To be sure, Huck's reading of history confirms both his beliefs and his experience. History almost always does. That isn't necessarily a bad thing; sometimes, as in this case, it's helpful to get reassurance. I'm willing to believe that you pay close attention to versions of history with which you strongly disagree. I'm also willing to bet that it doesn't happen all that often. But even when we place ourselves in the cozy confines of our predispositions, the limits of the human ability to apprehend reality means that there will always be loose ends, unanswered questions, and subversive propositions in the stories of the past that we tell ourselves. It's these things that give history its vitality, its kick. And there's always the possibility that it can keep us honest.

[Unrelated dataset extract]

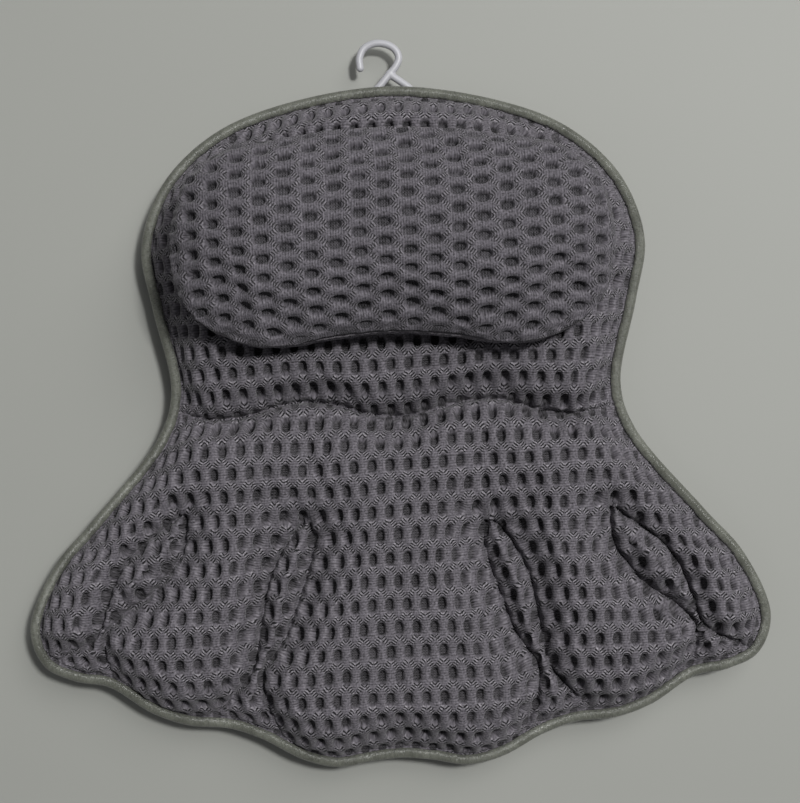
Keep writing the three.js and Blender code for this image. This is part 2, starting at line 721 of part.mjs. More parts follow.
// A round wire along a plan route at the hook's level.
function wire(route, steps) {
  const curve = new THREE.CatmullRomCurve3(route, false, "centripetal");
  const section = new THREE.Shape();
  section.absarc(0, 0, HOOK_WIRE / 2, 0, 2 * Math.PI);
  return new THREE.ExtrudeGeometry(section, {
    steps,
    extrudePath: curve,
    curveSegments: WIRE_SIDES / 2,
    bevelEnabled: false,
  });
}

// The hook about the middle of its bar: curl, stem and a three-cornered eye, with a round tip.
function hook() {
  const place = ([x, y]) => new THREE.Vector3((x * HOOK_WIDTH) / 2, y * HOOK_REACH, 0);
  const main = [...HOOK_CURL_SHARES, ...HOOK_BAR_SHARES].map(place);
  const leg = HOOK_LEG_SHARES.map(place);
  const tip = new THREE.SphereGeometry(HOOK_WIRE / 2, WIRE_SIDES, WIRE_SIDES / 2);
  tip.translate(main[0].x, main[0].y, main[0].z);
  const joined = solidOf(wire(main, WIRE_STEPS)).add(solidOf(wire(leg, WIRE_LEG_STEPS)));
  return geometryFrom(joined.add(solidOf(tip)));
}

// The tape loop about the bar's axis: a ring of tape, and its tail sewn along the back panel.
function hangingLoop() {
  const ring = new THREE.CylinderGeometry(LOOP_OUTER, LOOP_OUTER, LOOP_WIDTH, CUP_SEGMENTS);
  const boreLength = LOOP_WIDTH + 2 * CUT_OVERRUN;
  const bore = new THREE.CylinderGeometry(LOOP_INNER, LOOP_INNER, boreLength, CUP_SEGMENTS);
  const step = HOOK_INSET - BINDING_WIDTH - CLEARANCE;
  const high = BACK_Z - CLEARANCE - HOOK_Z;
  const plies = 2 * LOOP_TAPE;
  const rise = high - LOOP_OUTER;
  const upper = [[0, LOOP_OUTER], [step, LOOP_OUTER], [step - rise, high], [-LOOP_TAIL, high]];
  const lower = upper.map(([y, z]) => [y, z - plies]).reverse();
  const places = [...upper, ...lower].map(([y, z]) => new THREE.Vector2(y, z));
  const tail = new THREE.ExtrudeGeometry(new THREE.Shape(places), {
    depth: LOOP_WIDTH,
    bevelEnabled: false,
  }).translate(0, 0, -LOOP_WIDTH / 2);
  const turned = new THREE.Matrix4().makeBasis(
    new THREE.Vector3(0, 1, 0),
    new THREE.Vector3(0, 0, 1),
    new THREE.Vector3(1, 0, 0),
  );
  const round = [ring, bore].map((geometry) => solidOf(geometry.rotateZ(Math.PI / 2)));
  return geometryFrom(round[0].add(solidOf(tail.applyMatrix4(turned))).subtract(round[1]));
}

// The shoulder section, which lies against the bather's back
const shoulderPlan = shoulderGrid();
add("shoulder_front_cover", frontCover(shoulderPlan), finish.mesh);
add("shoulder_wadding", wadding(shoulderPlan), finish.wadding);
add("shoulder_back_panel", backPanel("shoulder"), finish.backing);
add("shoulder_binding", binding("shoulder"), finish.binding);

// The head section, with the headrest on it
const headPlan = headGrid();
add("head_front_cover", frontCover(headPlan), finish.mesh);
add("head_wadding", wadding(headPlan), finish.wadding);
add("head_back_panel", backPanel("head"), finish.backing);
add("head_binding", binding("head"), finish.binding);
add("headrest_face", headrestFace(), finish.mesh);
add("headrest_side_band", headrestBand(), finish.mesh);
add("headrest_stuffing", headrestStuffing(), finish.wadding);

// The cups and their straps, mirrored left and right
const cupPlaces = [
  ...[...HEAD_CUP_SHARES, ...SHOULDER_CUP_SHARES].flatMap(([x, y], i) => [
    { name: ["head_upper", "head_lower", "wing"][i] + "_left", shares: [-x, y] },
    { name: ["head_upper", "head_lower", "wing"][i] + "_right", shares: [x, y] },
  ]),
  { name: "middle", shares: [0, MIDDLE_CUP_SHARE] },
];
for (const { name, shares } of cupPlaces) {
  add("suction_cup_" + name, suctionCup(), finish.cup, onPad(shares));
  add("cup_strap_" + name, cupStrap(), finish.tape, onPad(shares));
}

// The hook and its loop, at the top of the back
const hookPlace = new THREE.Vector3(0, PAD_LENGTH / 2 - HOOK_INSET, HOOK_Z);
add("hook", hook(), finish.hook, hookPlace);
add("hanging_loop", hangingLoop(), finish.tape, hookPlace);

// The origin is under the middle of the whole pillow's box
const box = new THREE.Box3().setFromObject(pillow);
pillow.position.set(-(box.min.x + box.max.x) / 2, -(box.min.y + box.max.y) / 2, -box.min.z);

export default pillow;
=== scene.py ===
import json
import logging
import math
from dataclasses import dataclass, field
from enum import Enum
from typing import Callable, Sequence

import bmesh
import bpy
import numpy as np
from mathutils import Matrix, Vector

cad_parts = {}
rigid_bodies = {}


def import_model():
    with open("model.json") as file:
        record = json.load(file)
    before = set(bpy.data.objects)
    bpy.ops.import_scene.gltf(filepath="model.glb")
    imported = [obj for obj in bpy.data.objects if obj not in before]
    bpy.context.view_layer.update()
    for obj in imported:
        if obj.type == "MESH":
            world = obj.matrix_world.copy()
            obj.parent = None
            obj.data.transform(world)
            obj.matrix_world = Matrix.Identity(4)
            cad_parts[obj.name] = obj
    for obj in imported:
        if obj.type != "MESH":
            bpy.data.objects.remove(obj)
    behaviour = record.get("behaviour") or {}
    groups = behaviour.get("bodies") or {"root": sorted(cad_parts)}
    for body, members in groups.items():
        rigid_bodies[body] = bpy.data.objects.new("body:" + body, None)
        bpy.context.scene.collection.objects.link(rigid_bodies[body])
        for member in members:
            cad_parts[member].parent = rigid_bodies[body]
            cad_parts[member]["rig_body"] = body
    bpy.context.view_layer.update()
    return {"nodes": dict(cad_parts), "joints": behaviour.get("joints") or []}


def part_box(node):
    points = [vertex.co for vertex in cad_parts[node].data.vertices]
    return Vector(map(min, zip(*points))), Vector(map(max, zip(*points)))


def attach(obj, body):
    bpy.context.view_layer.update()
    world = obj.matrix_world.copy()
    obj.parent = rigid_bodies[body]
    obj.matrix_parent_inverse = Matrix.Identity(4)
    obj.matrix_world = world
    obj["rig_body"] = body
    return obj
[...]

For a society born of revolution, there are consequences in condoning and even encouraging children in the belief that kings are rapscallions, consequences that can be readily accepted and furthered by those, like Jim, that hear them expressed implicitly and explicitly. Huck is wrong on the facts and right on the truth when he expresses the wish for "a country that's out of kings." There were still kings in Twain's time; there are still kings in ours. But where there's history, there's hope. It's just a question of where you look for it.